Only the lines from the one containing "cad_parts[node].material_slots[0].material = MATERIALS[look]" through the end of the material are to be echoed, each exactly as it appears.
>>>
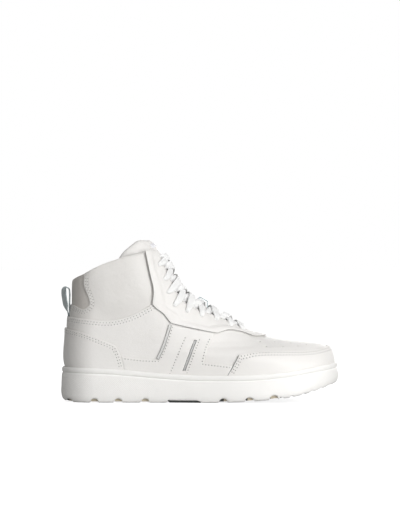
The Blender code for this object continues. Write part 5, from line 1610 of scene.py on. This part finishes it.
def build_laces():
    """One flat woven lace, criss-crossed through nine pairs of eyelets."""
    phi, t = EYE_PHI[8], EYE_T[8]
    inner = phi - EYELET_LEAD / float(mm_per_phi(t))
    bar = [
        (side * share, t, UNDER_LEVEL + lift, 2.3, 0.75)
        for side, share, lift in (
            (-1, inner, -0.35), (-1, inner * 0.66, 0), (-1, inner * 0.33, 0), (1, 0, 0),
            (1, inner * 0.33, 0), (1, inner * 0.66, 0), (1, inner, -0.35),
        )
    ]
    rows = np.array(lace_half(-1)[::-1] + bar + lace_half(1))
    theta = math.pi - rows[:, 0]
    rows[:, 2] = np.maximum(rows[:, 2], tongue_outer(theta, rows[:, 1]) + 1.3)
    points = surface(theta, rows[:, 1]) + normals(theta, rows[:, 1]) * rows[:, 2, None]
    aside = surface(theta, rows[:, 1] + 0.5) - surface(theta, rows[:, 1] - 0.5)
    control = np.concatenate([points, aside, rows[:, 3:]], axis=1)
    gaps = np.maximum(np.linalg.norm(np.diff(points, axis=0), axis=1), 0.2)
    place = np.concatenate([[0], np.cumsum(gaps)])
    tangent = np.gradient(control, place, axis=0)
    found = []
    for i, gap in enumerate(gaps):
        u = np.linspace(0, 1, LACE_STEPS + 1)[:-1, None]
        found.append(eased(control[i], control[i + 1], tangent[i], tangent[i + 1], gap, u))
    fine = np.concatenate(found + [control[-1:]])
    lace = swept(
        "lace_band", fine[:, :3], fine[:, 3:6], fine[:, 6], fine[:, 7], MATERIALS["lace"],
        corners=16, flatness=0.6,
    )
    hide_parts("lace")


# --- the pull tab -----------------------------------------------------------------------------------------

PULL_TAB_LOOP = (  # side view, as (s, z)
    (8.4, 86.5), (7.9, 91), (7.1, 95.3), (5.6, 99.5), (4.4, 104.5), (3.4, 110.2), (2.7, 116.4), (3.2, 120.6),
    (5.6, 122.5), (8.0, 121.0), (8.9, 116.6), (8.9, 110.6), (8.8, 106.0), (8.7, 101.5), (9.1, 95), (9.6, 91),
    (9.8, 86.5),
)
PULL_TAB_HALF_WIDTH = 7.0
PULL_TAB_HALF_THICKNESS = 0.62
PULL_TAB_TWIST = 0.42  # how far its outer half turns its face to the outer side, in radians


def build_pull_tab():
    """A loop of webbing, sewn down under the quarter's top edge."""
    line = spline(PULL_TAB_LOOP, 0.8)
    path = np.stack([line[:, 0], np.full(len(line), SIDE_SHIFT), line[:, 1]], axis=-1)
    top = line[:, 1].argmax()
    index = np.arange(len(line))
    turn = PULL_TAB_TWIST * ramp((line[:, 1] - 93) / 12) * ramp((top + 3 - index) / 6)
    aside = np.stack([-np.sin(turn), np.cos(turn), np.zeros(len(turn))], axis=-1)
    loop = swept(
        "pull_loop", path, aside, PULL_TAB_HALF_WIDTH, PULL_TAB_HALF_THICKNESS, MATERIALS["webbing"],
        body=None, corners=20, flatness=0.35,
    )
    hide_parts("pull_tab", "pull_tab_anchor")
    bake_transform(loop)


# --- the studio -------------------------------------------------------------------------------------------

CAMERA_LENS = 160
FLOOR_SIZE = 60
STUDIO_FLOOR_Z = -0.0002  # metres; just below the sole, so that the two faces don't lie in one plane
CAMERA_PLACE = (0.0, -2.5, 0.152)
FLOOR_TO_CAMERA = (0.6, 0.6, 0.6)  # the floor is one colour to the camera and a darker one to the light
FLOOR_TO_LIGHT = (0.5, 0.5, 0.495)
CAMERA_GLOW = 0.84
SKY_LEVEL = 0.09
SKY_SIDES = (0.0, 0.67, 0.0)  # light from both ends of each axis
SKY_SLOPE = (0.09, -0.02, 0.0)  # and how much more of it comes from the far end
LAMPS = (  # place and watts
    ("low_front", (0.5, -0.75, 0.12), 7.0),
    ("high_front", (0.15, -0.6, 0.85), 1.7),
    ("low_rear", (0.3, 0.9, 0.25), 4.6),
)
LAMP_SIZE = 0.6
LAMP_TARGET = (0, 0, 0.07)


def floor_material():
    """The floor's colours, and the glow that makes it nearly white to the camera."""
    n = Nodes("pale_floor")
    seen = n.add("LightPath")
    shade = n.math("MULTIPLY_ADD", n.noise(n.place(), 0.01), 0.02, CAMERA_GLOW)
    glow = n.math("MULTIPLY", seen, shade)
    tint = n.blended(seen, colour(*FLOOR_TO_LIGHT), colour(*FLOOR_TO_CAMERA))
    white = colour(1, 1, 1)
    return n.finish(
        Base_Color=tint, Roughness=0.9, Specular_IOR_Level=0.0, Emission_Color=white, Emission_Strength=glow
    )


def build_sky():
    """A white backdrop to the camera, and to everything else a soft light from the sides."""
    world = bpy.data.worlds.new("studio")
    bpy.context.scene.world = world
    world.use_nodes = True
    tree = world.node_tree
    tree.nodes.clear()

    def add(kind, **settings):
        made = tree.nodes.new("ShaderNode" + kind)
        for key, value in settings.items():
            setattr(made, key, value)
        return made

    place, path = add("TexCoord"), add("LightPath")
    size = add("VectorMath", operation="ABSOLUTE")
    sides, slope = add("VectorMath", operation="DOT_PRODUCT"), add("VectorMath", operation="DOT_PRODUCT")
    sides.inputs[1].default_value = SKY_SIDES
    slope.inputs[1].default_value = SKY_SLOPE
    total, level = add("Math", operation="ADD"), add("Math", operation="ADD", use_clamp=True)
    level.inputs[1].default_value = SKY_LEVEL
    light, plain, mix, out = add("Background"), add("Background"), add("MixShader"), add("OutputWorld")
    for start, end in (
        (place.outputs["Generated"], size.inputs[0]), (size.outputs[0], sides.inputs[0]),
        (place.outputs["Generated"], slope.inputs[0]), (sides.outputs["Value"], total.inputs[0]),
        (slope.outputs["Value"], total.inputs[1]), (total.outputs[0], level.inputs[0]),
        (level.outputs[0], light.inputs["Strength"]), (path.outputs["Is Camera Ray"], mix.inputs[0]),
        (light.outputs[0], mix.inputs[1]), (plain.outputs[0], mix.inputs[2]), (mix.outputs[0], out.inputs[0]),
    ):
        tree.links.new(start, end)
    light.inputs["Color"].default_value = colour(1, 0.995, 0.985)
    plain.inputs["Color"].default_value = colour(1, 1, 1)


def build_studio():
    """A pale floor, the sky, three soft lamps, and the camera at the outer side."""
    bpy.ops.mesh.primitive_plane_add(size=FLOOR_SIZE, location=(0, 0, STUDIO_FLOOR_Z))
    floor = bpy.context.object
    floor.name = "floor"
    floor.data.materials.append(floor_material())
    build_sky()

    for name, place, watts in LAMPS:
        data = bpy.data.lights.new(name, "AREA")
        data.energy = watts
        data.size = LAMP_SIZE
        lamp = bpy.data.objects.new(name, data)
        lamp.location = place
        lamp.rotation_euler = (Vector(place) - Vector(LAMP_TARGET)).to_track_quat("Z", "Y").to_euler()
        bpy.context.scene.collection.objects.link(lamp)

    data = bpy.data.cameras.new("camera")
    data.lens = CAMERA_LENS
    data.sensor_width = 36
    camera = bpy.data.objects.new("camera", data)
    camera.location = CAMERA_PLACE
    camera.rotation_euler = (math.pi / 2, 0, 0)
    bpy.context.scene.collection.objects.link(camera)
    bpy.context.scene.camera = camera
    bpy.context.scene.view_settings.view_transform = "Standard"


build_outsole()
build_sidewall_texture()
build_footbed()
build_vamp()
build_quarters()
build_collar()
build_heel_overlay()
build_side_overlay()
build_toe_overlay()
build_eyestay()
build_lining()
build_tongue()
build_keeper()
build_laces()
build_pull_tab()
build_stitches()
for node, look in HIDDEN_NODES.items():
    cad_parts[node].material_slots[0].material = MATERIALS[look]
build_studio()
<<<
§ Answer to the problem
    cad_parts[node].material_slots[0].material = MATERIALS[look]
build_studio()